[GIVEN PROBLEM] Scan the data below and report how many lines include the word "bodies". Nothing else is wanted.

[Structured object records]
####################

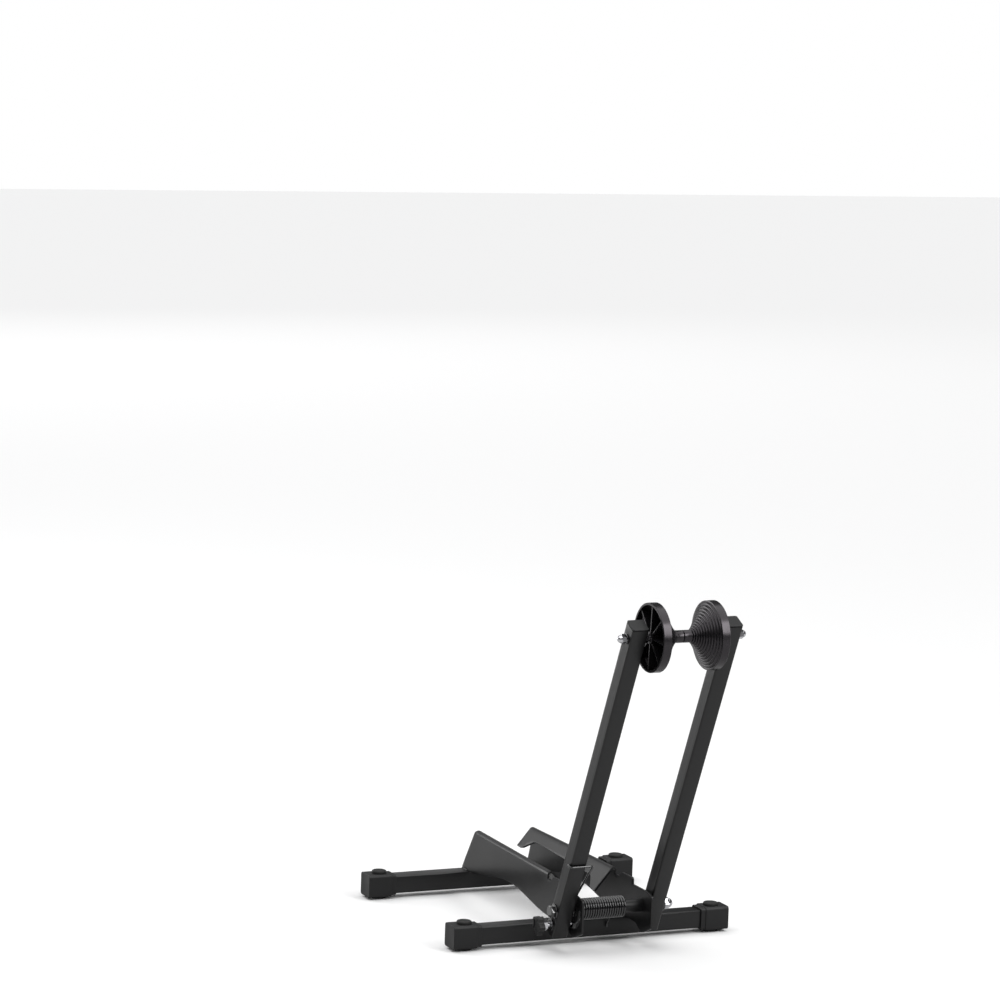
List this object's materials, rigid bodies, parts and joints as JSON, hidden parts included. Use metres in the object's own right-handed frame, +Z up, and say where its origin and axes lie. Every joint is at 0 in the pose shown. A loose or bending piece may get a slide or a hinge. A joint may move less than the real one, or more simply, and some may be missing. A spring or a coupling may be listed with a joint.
{
  "type": "floor bike rack",
  "caption": "Low floor stand for parking a bicycle by one wheel: a folded trough between cross tubes holds the tyre, and leaning sprung arms press cone rollers against it.",
  "frame": {"origin": "middle of the rack's box at floor level, the plane of the foot pads' undersides", "axes": "+X along the cross tubes, with the lock knob on the -X side; +Y back towards the bicycle; +Z up"},
  "size_m": [0.36, 0.5332, 0.4417],
  "materials": {
    "powder_coated_steel": "satin black powder coat",
    "black_moulding": "matte, finely grained",
    "black_rubber": "matte",
    "black_nylon": "satin moulding",
    "chromed_steel": "bright plated",
    "blackened_steel": "black, semi-gloss"
  },
  "bodies": {
    "base": {"front_cross_tube": "powder_coated_steel", "front_left_foot_cap": "black_moulding", "front_left_top_button": "black_rubber", "front_left_foot_pad": "black_rubber", "front_right_foot_cap": "black_moulding", "front_right_top_button": "black_rubber", "front_right_foot_pad": "black_rubber", "rear_cross_tube": "powder_coated_steel", "rear_left_foot_cap": "black_moulding", "rear_left_top_button": "black_rubber", "rear_left_foot_pad": "black_rubber", "rear_right_foot_cap": "black_moulding", "rear_right_top_button": "black_rubber", "rear_right_foot_pad": "black_rubber", "right_side_plate": "powder_coated_steel", "left_side_plate": "powder_coated_steel", "pivot_bolt": "blackened_steel", "pivot_sleeve": "powder_coated_steel", "pivot_domed_nut": "chromed_steel", "left_pivot_spacer": "blackened_steel", "left_pivot_washer": "blackened_steel", "right_pivot_spacer": "blackened_steel", "right_pivot_washer": "blackened_steel", "torsion_spring": "blackened_steel"},
    "arm_frame": {"left_arm": "powder_coated_steel", "right_arm": "powder_coated_steel", "left_arm_plug": "black_moulding", "right_arm_plug": "black_moulding", "roller_axle": "chromed_steel", "left_axle_inner_nut": "chromed_steel", "right_axle_inner_nut": "chromed_steel", "left_axle_domed_nut": "chromed_steel", "right_axle_domed_nut": "chromed_steel", "left_axle_washer": "blackened_steel", "right_axle_washer": "blackened_steel", "lock_washer": "blackened_steel", "slot_nut": "blackened_steel"},
    "left_roller": {"left_roller": "black_nylon"},
    "right_roller": {"right_roller": "black_nylon"},
    "lock_knob": {"lock_knob": "black_moulding", "knob_ferrule": "chromed_steel", "lock_stud": "chromed_steel"}
  },
  "joints": [
    {"name": "arm_fold", "type": "hinge", "parent": "base", "child": "arm_frame", "pos_m": [0, -0.06354, 0.0515], "axis": [1, 0, 0], "range_deg": [-115, 20], "stiffness_Nm_per_rad": 1.5, "springref_deg": -24.98, "deforming": ["torsion_spring"]},
    {"name": "left_roller_spin", "type": "hinge", "parent": "arm_frame", "child": "left_roller", "pos_m": [0, -0.22709, 0.40224], "axis": [1, 0, 0], "continuous": true},
    {"name": "right_roller_spin", "type": "hinge", "parent": "arm_frame", "child": "right_roller", "pos_m": [0, -0.22709, 0.40224], "axis": [1, 0, 0], "continuous": true},
    {"name": "lock_knob_turn", "type": "hinge", "parent": "arm_frame", "child": "lock_knob", "pos_m": [0, -0.0553, 0.03383], "axis": [1, 0, 0], "range_deg": [-360, 0]}
  ]
}
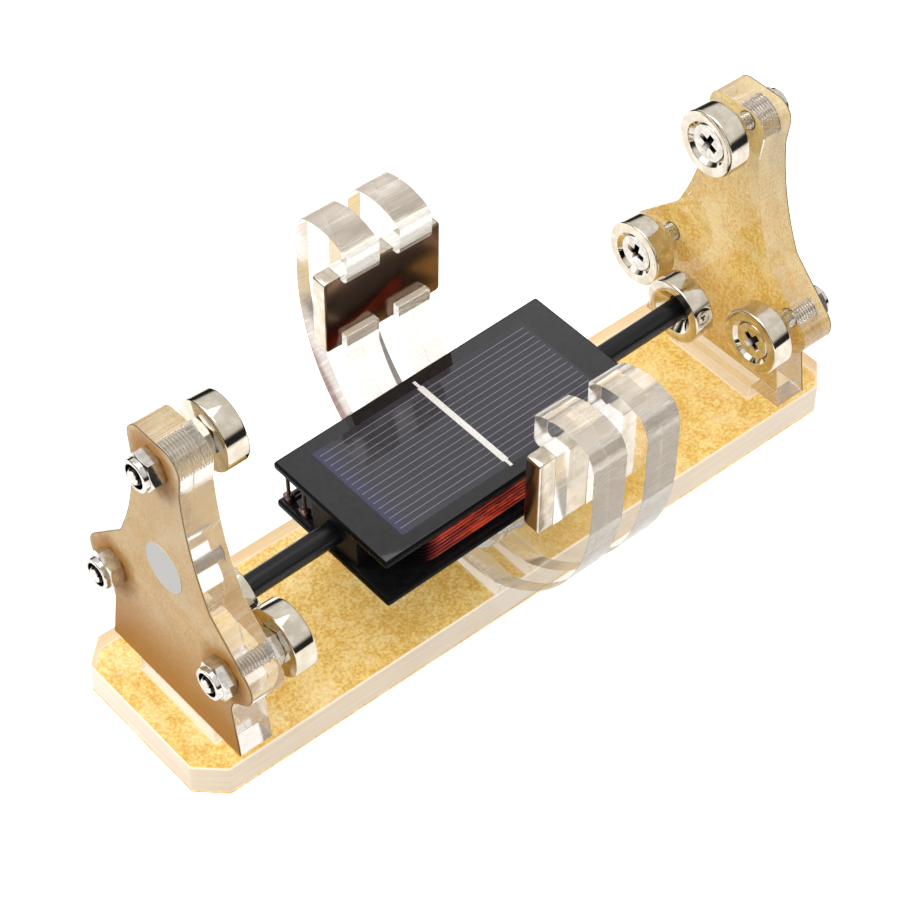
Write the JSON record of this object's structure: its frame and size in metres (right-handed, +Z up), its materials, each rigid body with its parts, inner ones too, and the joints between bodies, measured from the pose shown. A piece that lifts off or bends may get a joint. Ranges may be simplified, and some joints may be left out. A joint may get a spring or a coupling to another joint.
{
  "type": "solar levitation motor",
  "caption": "Demonstration motor on a clear stand: two solar panels and a coil on a shaft that ring magnets hold up, between block magnets on curved arms.",
  "frame": {"origin": "centre of the underside, on the surface that the stand rests on", "axes": "+X along the shaft, away from the end plate that the shaft's point runs against; +Y across the base to the left, seen along +X; +Z up"},
  "size_m": [0.1704, 0.0884, 0.0795],
  "materials": {
    "clear_acrylic": "clear, laser-cut, polished faces",
    "masking_paper": "matt kraft paper",
    "white_sticker": "matt white paper",
    "nickel": "bright nickel plate",
    "screw_steel": "bright plated steel",
    "black_rod": "black, satin",
    "black_plastic": "black, matt",
    "panel_board": "black board under glossy resin",
    "silicon_cell": "charcoal silicon with printed silver lines",
    "enamelled_wire": "red-orange enamel",
    "solder": "dull solder",
    "link_wire": "pink insulation"
  },
  "bodies": {
    "stand": {"base_plate": "clear_acrylic", "base_masking_paper": "masking_paper", "inspection_sticker": "white_sticker", "left_block_magnet": "nickel", "right_block_magnet": "nickel", "near_stator_arm": "clear_acrylic", "far_stator_arm": "clear_acrylic", "near_end_plate": "clear_acrylic", "near_plate_paper": "masking_paper", "near_top_ring_magnet": "nickel", "near_top_screw": "screw_steel", "near_left_ring_magnet": "nickel", "near_left_screw": "screw_steel", "near_right_ring_magnet": "nickel", "near_right_screw": "screw_steel", "near_clamp_nuts": "screw_steel", "near_lock_nuts": "screw_steel", "far_end_plate": "clear_acrylic", "far_plate_paper": "masking_paper", "far_top_ring_magnet": "nickel", "far_top_screw": "screw_steel", "far_left_ring_magnet": "nickel", "far_left_screw": "screw_steel", "far_right_ring_magnet": "nickel", "far_right_screw": "screw_steel", "far_clamp_nuts": "screw_steel", "far_lock_nuts": "screw_steel"},
    "rotor": {"near_shaft": "black_rod", "far_shaft": "black_rod", "thrust_point": "screw_steel", "near_rotor_magnet": "nickel", "far_rotor_magnet": "nickel", "near_shaft_block": "black_plastic", "far_shaft_block": "black_plastic", "coil_core": "black_plastic", "coil_winding": "enamelled_wire", "solder_pads": "solder", "panel_link_wires": "link_wire", "lower_solar_panel": "panel_board", "upper_solar_panel": "panel_board", "lower_solar_cell": "silicon_cell", "upper_solar_cell": "silicon_cell"}
  },
  "joints": [
    {"name": "rotor_spin", "type": "hinge", "parent": "stand", "child": "rotor", "pos_m": [0, -0.0012, 0.02875], "axis": [0.9993, 0, 0.0384], "continuous": true}
  ]
}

####################

[SOLUTION TO THE PROBLEM] 4